Why might students decline to participate in the census count? She cites survey weariness, the “census myth” about where they are counted, worries about the privacy of their information, even possible confusion or political objections concerning the racial and ethnic categories on the census form.

With these stumbling blocks in mind, UC4 has been hitting student watering holes with flyers listing the “top five reasons to fill out your census form,” which students in group housing received this week. (Those living in off-campus apartments or private homes received the standard 10-question form in March, for return through the U.S. mail.) The group has also created a website (bearing a distinctive logo created by the Undergraduate Marketing Association) and a presence on Facebook, YouTube, and Twitter.

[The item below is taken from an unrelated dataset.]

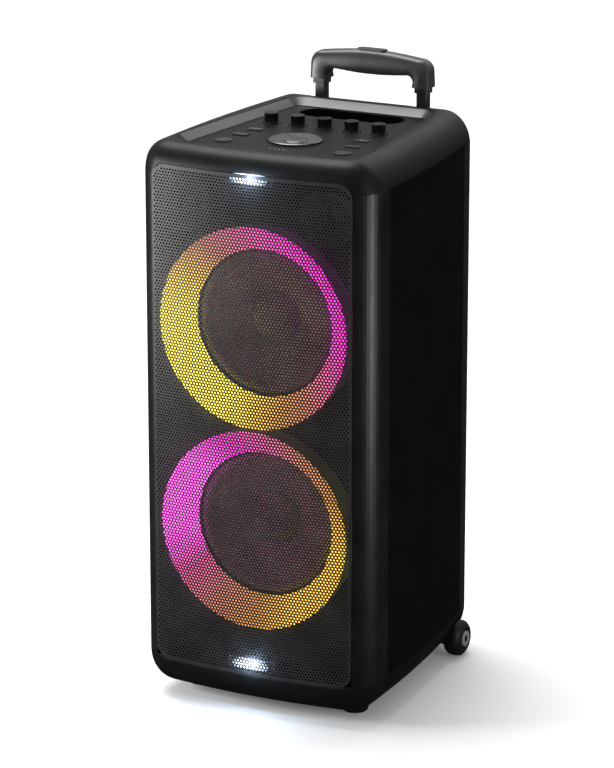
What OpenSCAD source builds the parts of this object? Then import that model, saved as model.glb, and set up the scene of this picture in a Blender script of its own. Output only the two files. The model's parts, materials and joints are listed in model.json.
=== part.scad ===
// Two-way party speaker on a trolley chassis, with light rings, a control tray and a telescopic handle.
// Millimetres. +Z up, the grille faces -Y, the origin is on the floor under the middle of the cabinet.

/* [Cabinet] */
// Greatest width of the cabinet
body_w = 318; // [300:1:340]
// Depth of the cabinet from the crown of the grille to the flat back
body_d = 366; // [350:1:400]
// Height of the top rim above the floor
body_h = 713; // [700:1:730]
// Height of the floor gap under the base
floor_gap = 15; // [12:1:20]
// Radius of the bowed front in plan
bow_r = 830; // [700:10:1200]
// Radius of the cabinet's front corners in plan
front_corner_r = 41; // [36:1:50]
// Radius of the cabinet's rear corners in plan
rear_corner_r = 36; // [30:1:45]
// Radius of the long curve of each side in plan
side_curve_r = 1780; // [1500:10:2400]
// Wall thickness of the moulded shells
wall = 3.5; // [3:0.1:4]
// Height of the seam between the base and the sides
base_seam_z = 56; // [50:1:60]
// Height of the seam between the sides and the top cap
cap_seam_z = 675; // [665:1:680]

/* [Grille] */
// Half of the grille's width
grille_half_w = 135; // [130:0.5:140]
// Lower edge of the grille
grille_bottom_z = 53; // [50:0.5:56]
// Upper edge of the grille
grille_top_z = 688; // [682:0.5:690]
// Thickness of the grille's steel sheet
grille_t = 1.2; // [1:0.1:1.4]
// Corner radius of the grille
grille_corner_r = 20; // [12:1:26]

/* [Sound] */
// Height of the upper woofer's axis
upper_woofer_z = 494; // [488:1:500]
// Height of the lower woofer's axis
lower_woofer_z = 237; // [230:1:242]
// Outer radius of each light ring
ring_outer_r = 123.5; // [118:0.5:125]
// Inner radius of each light ring
ring_inner_r = 92.5; // [90:0.5:95]
// Height of the tweeters' axes
tweeter_z = 641; // [636:1:644]
// Distance of each tweeter from the middle
tweeter_x = 97; // [92:1:99]

/* [Controls] */
// Height of the control panel's face
panel_z = 703; // [698:1:705]
// Spacing of the five knobs
knob_pitch = 37; // [35:0.5:38]
// Diameter of a knob
knob_d = 17.5; // [16:0.5:19]
// Height of a knob above the panel
knob_h = 13; // [10:0.5:15]
// Radius of the four-way pad
pad_r = 33; // [30:0.5:34]

/* [Handle and wheels] */
// Distance of each handle tube from the middle
post_x = 71; // [68:0.5:76]
// Distance of the handle tubes behind the crown of the grille
post_depth = 346; // [340:1:348]
// Height of the lower ends of the grip's legs at rest
leg_bottom_z = 736; // [730:1:740]
// Width of the grip's legs
leg_w = 24; // [20:0.5:26]
// Height of the underside of the grip's bar at its ends
bar_bottom_z = 749.5; // [746:0.5:752]
// Height of the top of the grip's bar at its middle
bar_top_z = 777.5; // [774:0.5:780]
// Height of the grip's bar at its middle, where the hand closes round it
bar_belly_h = 31.5; // [27:0.5:33]
// Radius of a wheel
wheel_r = 23.5; // [22:0.5:26]
// Width of a wheel
wheel_w = 24; // [20:1:26]
// Distance of the wheel axles behind the crown of the grille
axle_depth = 312; // [305:1:316]

/* [Hidden] */
eps = 0.01;
// Rear screw heads stand 2 mm proud, so the cabinet sits 1 mm forward of the middle
screw_proud = 2;
front_y = -body_d / 2 - screw_proud / 2;
back_y = front_y + body_d;
post_y = front_y + post_depth;
axle_y = front_y + axle_depth;
knob_y = front_y + 210;
pad_y = front_y + 130;
lights_y = front_y + 80;
slot_y = front_y + 287;
grip_half_w = post_x + leg_w / 2;
grip_d = 26;
grip_corner_r = 15;
window_bottom_z = leg_bottom_z - 30;
collar_h = 7;
inner_tube = [15, 13];
tube_r = 2.5;
tube_insert = 17;
tube_bottom_z = 320;
guide_top_z = 697;
slot_w = 140;
slot_d = 42;
slot_floor_z = 640;
button_spots = [[81, 95], [76, 132], [73, 165]];
foot_spot = [108.5, front_y + 79];
baffle_y = front_y + 50;
baffle_t = 12;
top_roll_r = 43;
top_front_roll_r = 24;
base_roll_r = 42;
base_front_roll_r = 36;
panel_t = 2.5;
tray_bevel = 14;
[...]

As additional motivation, UC4 is offering more than $5,000 worth of prizes for the residence-hall drawing, including a semester’s worth of textbooks from Ned’s and a $400 gift card from the Cal Student Store. The residence hall and co-op with the highest census participation will be eligible for a pizza party.

A model collaboration

By the end of April, student participation in the census will provide, in hard numbers, a measure of UC4’s success. But even before the final count, the census collaboration at Berkeley has been garnering attention and praise. “I’m not aware of any campus in the UC system, or the state, that has done what Berkeley has done,” says Dianne Smith, a census official tasked with achieving an accurate count in Alameda and Contra Costa counties.

The City of Berkeley issued a mayor’s proclamation commending UC4 and other city census efforts; the state and other UC campuses have expressed interest in replicating the Berkeley model. “We’ve gotten a lot of great feedback,” says Markle. “We’re really ahead of the game.”

Recently, three regional census officials, based in Seattle, flew down to thank UC4 for its efforts. “That was exciting,” Markle says. “It felt good to know that our innovative collaboration is being supported on all ends.”